27. Taking account of all relevant factors in this case, including those set out in section 117B and C of the 2002 Act, and giving weight to the appellant's length of residence, close family and other ties and integration into this country, his lengthy absence from Pakistan since childhood, his relationship with his children and their best interests, the reasons given for his criminal offending and his assurances that he would not re-offend, the low risk of re-offending and his efforts towards rehabilitation, but also considering the nature and extent of his criminal convictions and his offending history, and the weight to be attached to the public interest, it seems to me that there is nothing sufficiently compelling in the appellant's circumstances or those of his children or other family members to outweigh the significant public interest in his deportation for the purposes of paragraph 398 of the immigration rules.

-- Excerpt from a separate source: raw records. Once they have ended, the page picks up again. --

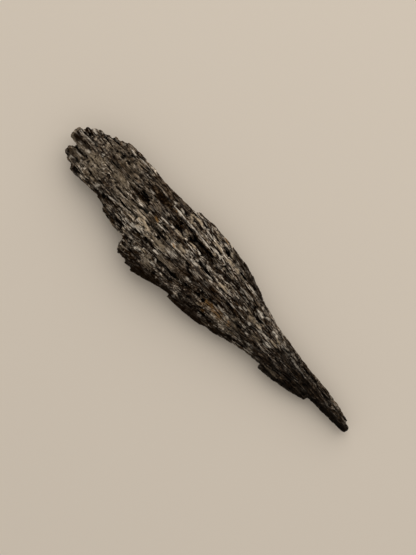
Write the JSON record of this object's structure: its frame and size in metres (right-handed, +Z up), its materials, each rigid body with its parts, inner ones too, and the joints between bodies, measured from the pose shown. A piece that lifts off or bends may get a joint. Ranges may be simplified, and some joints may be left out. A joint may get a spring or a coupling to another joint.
{
  "type": "black kyanite fan",
  "caption": "Natural spray of dark bladed crystals that fans out from a narrow root to a broken, stepped head, lying on its flat side.",
  "frame": {"origin": "on the surface that the fan lies on, under the middle of its outline seen from above", "axes": "+X along the fan from the narrow root to the broken head, +Y across the fan towards the rim with the large steps, +Z up from the surface that it lies on"},
  "size_m": [0.09, 0.0207, 0.0104],
  "materials": {
    "kyanite_fan": "black-brown bladed crystal with grey and tan streaks, dull with small silky glints"
  },
  "bodies": {
    "root": {"kyanite_fan": "kyanite_fan"}
  },
  "joints": []
}
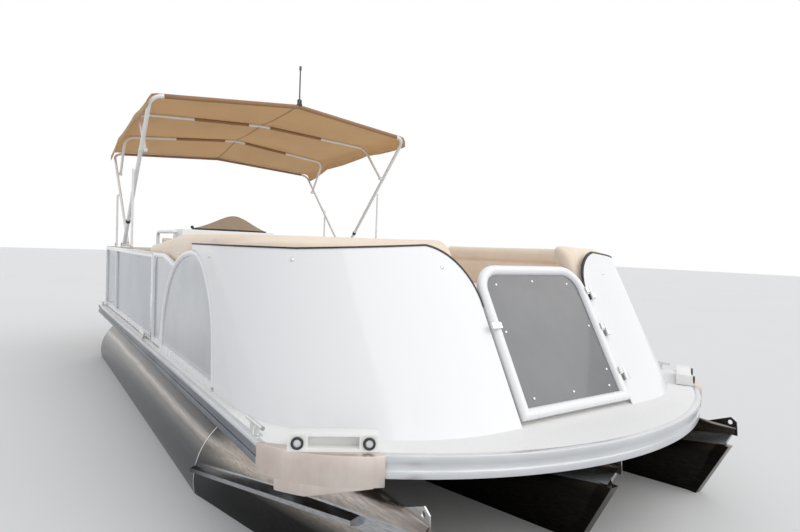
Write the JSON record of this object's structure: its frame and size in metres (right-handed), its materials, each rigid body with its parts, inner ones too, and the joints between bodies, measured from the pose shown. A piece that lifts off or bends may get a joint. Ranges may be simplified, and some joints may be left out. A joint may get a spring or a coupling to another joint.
{
  "type": "pontoon boat",
  "caption": "Open pontoon boat on tubular floats, with bow shells, gates and fences, padded lounges, a helm, a folding canopy on hoops and an outboard motor.",
  "frame": {"origin": "middle of the bounding box, on the ground under the keels", "axes": "bow towards -Y, port towards +X, up +Z"},
  "size_m": [2.6, 6.634, 3.0017],
  "materials": {
    "raw_aluminium": "brushed, a little dulled",
    "frame_aluminium": "mill",
    "plywood": "painted",
    "deck_vinyl": "fine woven grain",
    "trim_aluminium": "satin, ribbed",
    "cast_aluminium": "brushed",
    "side_panel": "polished sheet",
    "white_plastic": "satin",
    "white_shell": "gloss",
    "dark_bead": "satin",
    "tan_vinyl": "grained",
    "white_vinyl": "grained",
    "white_tube": "gloss",
    "smoke_panel": "clear, smoked",
    "bronze_screen": "bronze tint",
    "bright_steel": "polished",
    "black_rubber": "soft",
    "black_plastic": "satin",
    "tan_canvas": "woven",
    "motor_paint": "gloss",
    "propeller_steel": "polished"
  },
  "bodies": {
    "hull": {"bimini_feet": "bright_steel", "bimini_rear_hoop": "white_tube", "bow_beads": "dark_bead", "bow_corners": "cast_aluminium", "bow_shell_port": "white_shell", "bow_shell_starboard": "white_shell", "canopy": "tan_canvas", "chair_pedestal": "bright_steel", "cleats": "bright_steel", "deck_board": "plywood", "deck_frame": "frame_aluminium", "deck_trim": "trim_aluminium", "deck_vinyl": "deck_vinyl", "fence_panels": "side_panel", "fence_port": "white_tube", "fence_starboard": "white_tube", "helm_console": "white_shell", "helm_fittings": "black_plastic", "helm_rail": "white_tube", "hinge_mounts": "bright_steel", "lamp_boxes": "white_plastic", "lounge_back_port": "tan_vinyl", "lounge_back_starboard": "tan_vinyl", "lounge_base_port": "white_plastic", "lounge_base_starboard": "white_plastic", "lounge_pads": "white_vinyl", "motor_pod": "raw_aluminium", "outboard_bracket": "motor_paint", "pontoon_centre": "raw_aluminium", "pontoon_port": "raw_aluminium", "pontoon_starboard": "raw_aluminium", "stern_bench_back": "tan_vinyl", "stern_bench_base": "white_plastic", "stern_fence": "white_tube", "windscreen": "bronze_screen"},
    "bow_gate": {"bow_gate_frame": "white_tube", "bow_gate_panel": "smoke_panel", "bow_gate_fittings": "bright_steel"},
    "stern_gate": {"stern_gate_frame": "white_tube", "stern_gate_panel": "side_panel"},
    "side_gate": {"side_gate_frame": "white_tube", "side_gate_panel": "side_panel"},
    "ladder": {"ladder": "raw_aluminium"},
    "lounge_lid_port": {"lounge_lid_port": "white_vinyl"},
    "lounge_lid_starboard": {"lounge_lid_starboard": "white_vinyl"},
    "bench_lid": {"stern_bench_lid": "white_vinyl"},
    "chair": {"chair_frame": "black_plastic", "chair_cushions": "tan_vinyl"},
    "steering_wheel": {"steering_wheel": "black_rubber"},
    "bimini_front": {"bimini_front_hoop": "white_tube", "light_base": "black_plastic"},
    "bimini_second": {"bimini_second_hoop": "white_tube"},
    "bimini_third": {"bimini_third_hoop": "white_tube"},
    "bimini_braces": {"bimini_front_braces": "white_tube"},
    "light_mast": {"light_mast": "black_plastic"},
    "motor_swivel": {"outboard_swivel": "motor_paint"},
    "motor": {"outboard_leg": "motor_paint", "outboard_cowl": "motor_paint"},
    "propeller": {"propeller": "propeller_steel"}
  },
  "joints": [
    {"name": "bow_gate_swing", "type": "hinge", "parent": "hull", "child": "bow_gate", "pos_m": [0.358, -3.05965, 0.81436], "axis": [0, 0.4952, 0.8688], "range_deg": [0, 110]},
    {"name": "stern_gate_swing", "type": "hinge", "parent": "hull", "child": "stern_gate", "pos_m": [1.154, 1.72305, 0.8], "axis": [0, 0, 1], "range_deg": [0, 90]},
    {"name": "side_gate_swing", "type": "hinge", "parent": "hull", "child": "side_gate", "pos_m": [1.2, -0.57495, 0.8], "axis": [0, 0, 1], "range_deg": [0, 90]},
    {"name": "ladder_fold", "type": "hinge", "parent": "hull", "child": "ladder", "pos_m": [0.84, 1.87905, 0.78], "axis": [-1, 0, 0], "range_deg": [0, 175]},
    {"name": "lounge_lid_port_lift", "type": "hinge", "parent": "hull", "child": "lounge_lid_port", "pos_m": [0.97, -1.61695, 1.13], "axis": [0, 1, 0], "range_deg": [0, 75]},
    {"name": "lounge_lid_starboard_lift", "type": "hinge", "parent": "hull", "child": "lounge_lid_starboard", "pos_m": [-0.97, -1.61695, 1.13], "axis": [0, -1, 0], "range_deg": [0, 75]},
    {"name": "bench_lid_lift", "type": "hinge", "parent": "hull", "child": "bench_lid", "pos_m": [-0.4, 1.49405, 1.13], "axis": [-1, 0, 0], "range_deg": [0, 75]},
    {"name": "chair_swivel", "type": "hinge", "parent": "hull", "child": "chair", "pos_m": [-0.695, 0.58305, 1.08], "axis": [0, 0, 1], "continuous": true},
    {"name": "bimini_fold", "type": "hinge", "parent": "hull", "child": "bimini_front", "pos_m": [0, 1.20305, 1.418], "axis": [-1, 0, 0], "range_deg": [0, 80], "deforming": ["canopy"]},
    {"name": "bimini_second_fold", "type": "hinge", "parent": "bimini_front", "child": "bimini_second", "pos_m": [0, 0.42795, 2.19853], "axis": [1, 0, 0], "range_deg": [0, 82]},
    {"name": "bimini_third_fold", "type": "hinge", "parent": "hull", "child": "bimini_third", "pos_m": [0, 1.99401, 2.15044], "axis": [-1, 0, 0], "range_deg": [0, 77]},
    {"name": "bimini_brace_fold", "type": "hinge", "parent": "hull", "child": "bimini_braces", "pos_m": [0, 0.57305, 1.414], "axis": [1, 0, 0], "range_deg": [0, 85]},
    {"name": "mast_fold", "type": "hinge", "parent": "bimini_front", "child": "light_mast", "pos_m": [0, -0.02609, 2.70575], "axis": [-1, 0, 0], "range_deg": [0, 90]},
    {"name": "outboard_tilt", "type": "hinge", "parent": "hull", "child": "motor_swivel", "pos_m": [0, 2.36305, 0.7], "axis": [-1, 0, 0], "range_deg": [0, 62]},
    {"name": "outboard_steer", "type": "hinge", "parent": "motor_swivel", "child": "motor", "pos_m": [0, 2.39121, 0.75298], "axis": [0, -0.8829, 0.4695], "range_deg": [-30, 30]},
    {"name": "propeller_spin", "type": "hinge", "parent": "motor", "child": "propeller", "pos_m": [0, 3.16717, 0.60202], "axis": [0, 0.4695, 0.8829], "continuous": true},
    {"name": "steering_wheel_turn", "type": "hinge", "parent": "hull", "child": "steering_wheel", "pos_m": [-0.695, -0.11695, 1.3587], "axis": [0, 0.8829, 0.4695], "range_deg": [-540, 540]}
  ],
  "couplings": [
    {"joint": "bimini_second_fold", "follows": "bimini_fold", "ratio": 1.025},
    {"joint": "bimini_third_fold", "follows": "bimini_fold", "ratio": 0.9625},
    {"joint": "bimini_brace_fold", "follows": "bimini_fold", "ratio": 1.0625},
    {"joint": "steering_wheel_turn", "follows": "outboard_steer", "ratio": 18}
  ]
}
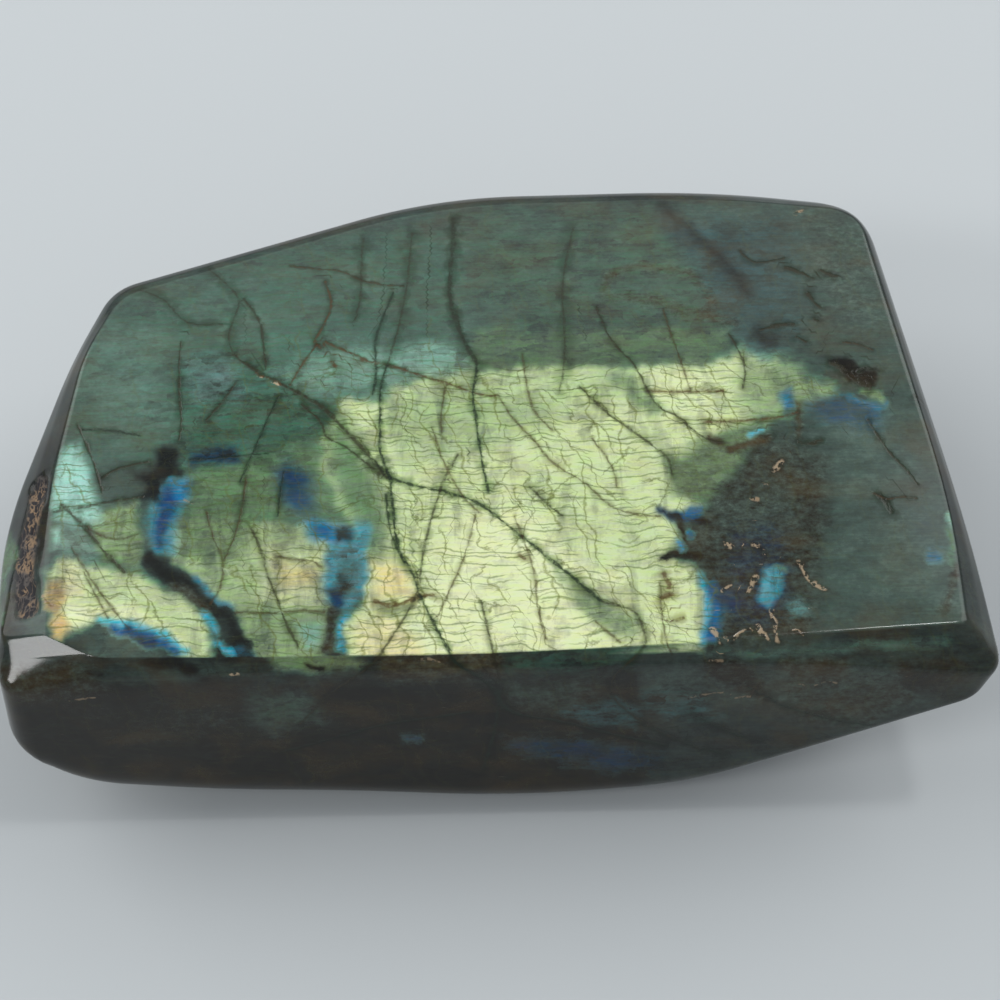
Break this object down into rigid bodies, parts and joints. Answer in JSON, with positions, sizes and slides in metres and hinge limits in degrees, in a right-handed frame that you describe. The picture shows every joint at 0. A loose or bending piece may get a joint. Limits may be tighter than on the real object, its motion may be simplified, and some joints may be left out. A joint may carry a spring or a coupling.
{
  "type": "labradorite freeform",
  "caption": "Hand-polished labradorite stone with a flat, iridescent face, bevelled rim, a cut foot to stand on and a rounded back with a small flat to lie on.",
  "frame": {"origin": "middle region of the small flat that the stone rests on, on its back", "axes": "+X along the stone's length, +Y from the cut foot to the curved top edge, +Z out of the polished face"},
  "size_m": [0.1526, 0.0965, 0.0409],
  "materials": {
    "labradorite": "polished dark feldspar with green, gold and blue flashes"
  },
  "bodies": {
    "root": {"stone": "labradorite"}
  },
  "joints": []
}
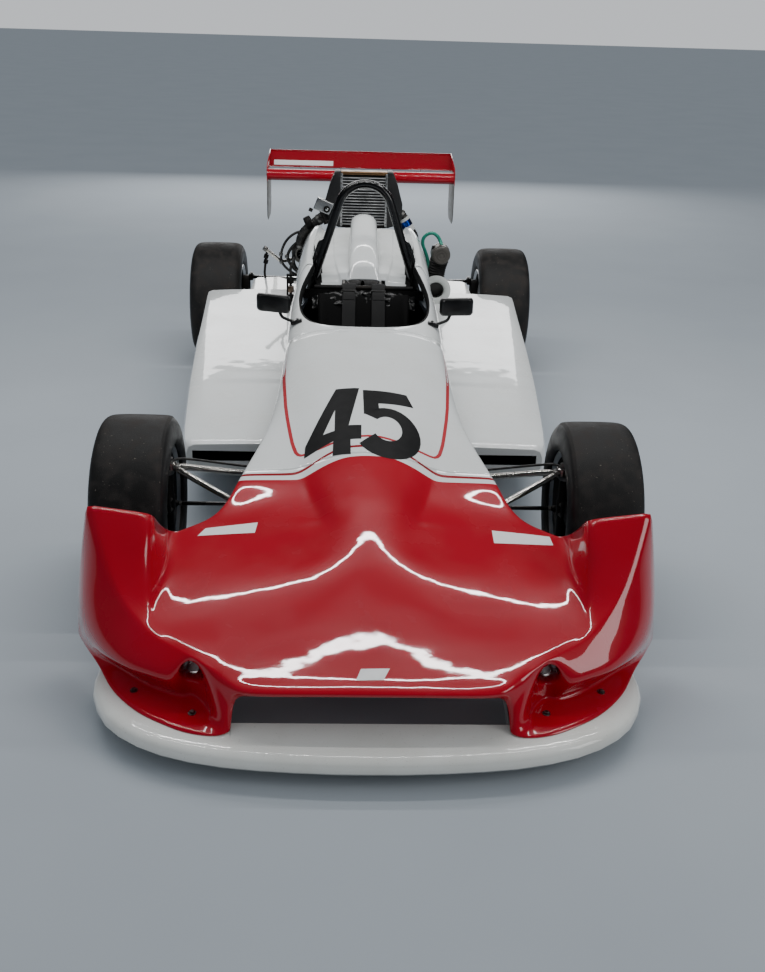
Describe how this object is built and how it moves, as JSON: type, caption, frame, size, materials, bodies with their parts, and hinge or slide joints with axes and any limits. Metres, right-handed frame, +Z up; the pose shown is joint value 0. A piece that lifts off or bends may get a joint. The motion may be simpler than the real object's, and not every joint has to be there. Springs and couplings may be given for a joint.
{
  "type": "open wheel racing car",
  "caption": "Open wheel single seat racing car with a full width nose, sidepods, roll hoop, rear wing, turning wheels and rack steering.",
  "frame": {"origin": "on the floor under the middle of the car's overall length and width", "axes": "+Z up, -Y is the car's front, +X is the car's left"},
  "size_m": [1.6812, 4.34, 1.0433],
  "materials": {
    "red_paint": "gloss",
    "white_paint": "gloss",
    "dark_composite": "satin",
    "black_steel": "satin",
    "plated_steel": "polished",
    "bare_steel": "satin",
    "webbing": "woven",
    "cast_alloy": "cast",
    "sheet_alloy": "polished",
    "black_plastic": "gloss",
    "tyre_rubber": "slick",
    "dark_alloy": "satin"
  },
  "bodies": {
    "chassis": {"nose": "red_paint", "splitter": "white_paint", "tub": "dark_composite", "scuttle": "white_paint", "cockpit_surround": "white_paint", "engine_cover": "white_paint", "undertray": "dark_composite", "roll_hoop": "black_steel", "rack_housing": "bare_steel", "dash": "dark_composite", "seat": "dark_composite", "belts": "webbing", "engine": "cast_alloy", "gearbox": "cast_alloy", "spring_beam": "black_steel", "intercooler": "cast_alloy", "rear_wing": "red_paint", "endplates": "sheet_alloy", "wing_pylon": "black_steel", "turbocharger": "cast_alloy", "boost_pipe_left": "dark_composite", "boost_pipe_right": "dark_composite", "air_intake": "dark_composite", "rain_light": "black_plastic", "sidepod_left": "white_paint", "sidepod_right": "white_paint", "front_arms_left": "plated_steel", "front_arms_right": "plated_steel", "rear_upright_left": "cast_alloy", "rear_upright_right": "cast_alloy", "rear_arms_left": "black_steel", "rear_arms_right": "black_steel", "spring_leg_left": "bare_steel", "spring_leg_right": "bare_steel", "mirror_left": "black_plastic", "mirror_right": "black_plastic"},
    "steer_left": {"front_knuckle_left": "cast_alloy"},
    "wheel_front_left": {"front_tyre_left": "tyre_rubber", "front_rim_left": "dark_alloy"},
    "wheel_rear_left": {"rear_tyre_left": "tyre_rubber", "rear_rim_left": "dark_alloy", "rear_shaft_left": "black_steel"},
    "steer_right": {"front_knuckle_right": "cast_alloy"},
    "wheel_front_right": {"front_tyre_right": "tyre_rubber", "front_rim_right": "dark_alloy"},
    "wheel_rear_right": {"rear_tyre_right": "tyre_rubber", "rear_rim_right": "dark_alloy", "rear_shaft_right": "black_steel"},
    "steering": {"steering_wheel": "black_plastic"},
    "steering_rack": {"rack": "bare_steel"}
  },
  "joints": [
    {"name": "steer_left", "type": "hinge", "parent": "chassis", "child": "steer_left", "pos_m": [0.615, -1.125, 0.27], "axis": [0, 0, 1], "range_deg": [-20, 20]},
    {"name": "front_wheel_left", "type": "hinge", "parent": "steer_left", "child": "wheel_front_left", "pos_m": [0.7025, -1.125, 0.27], "axis": [1, 0, 0], "continuous": true},
    {"name": "rear_wheel_left", "type": "hinge", "parent": "chassis", "child": "wheel_rear_left", "pos_m": [0.715, 1.375, 0.2875], "axis": [1, 0, 0], "continuous": true},
    {"name": "steer_right", "type": "hinge", "parent": "chassis", "child": "steer_right", "pos_m": [-0.615, -1.125, 0.27], "axis": [0, 0, 1], "range_deg": [-20, 20]},
    {"name": "front_wheel_right", "type": "hinge", "parent": "steer_right", "child": "wheel_front_right", "pos_m": [-0.7025, -1.125, 0.27], "axis": [1, 0, 0], "continuous": true},
    {"name": "rear_wheel_right", "type": "hinge", "parent": "chassis", "child": "wheel_rear_right", "pos_m": [-0.715, 1.375, 0.2875], "axis": [1, 0, 0], "continuous": true},
    {"name": "steering_column", "type": "hinge", "parent": "chassis", "child": "steering", "pos_m": [0, -0.19, 0.445], "axis": [0, 0.9659, 0.2588], "range_deg": [-200, 200]},
    {"name": "rack_slide", "type": "slide", "parent": "chassis", "child": "steering_rack", "axis": [1, 0, 0], "range_m": [-0.035, 0.035]}
  ],
  "couplings": [
    {"joint": "steer_right", "follows": "steer_left", "ratio": 1},
    {"joint": "steering_column", "follows": "steer_left", "ratio": 10},
    {"joint": "rack_slide", "follows": "steer_left", "m_per_rad": -0.1}
  ]
}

28. In Hesham Ali the Supreme Court held that the immigration rules were not a complete code and I have therefore considered whether there is any other aspect of the appellant's case which would outweigh the public interest in his deportation. For the reasons already given, I find that there are none. Accordingly I consider that the appellant's deportation would not be disproportionate and would not breach his human rights. The exceptions to deportation set out at section 33 of the UK Borders Act 2007 therefore do not apply.

DECISION

29. The making of the decision of the First-tier Tribunal involved an error on a point of law in relation to its findings on paragraph 399A, and the decision has accordingly been set aside in that respect. I re-make the decision by dismissing the appellant's appeal on all grounds.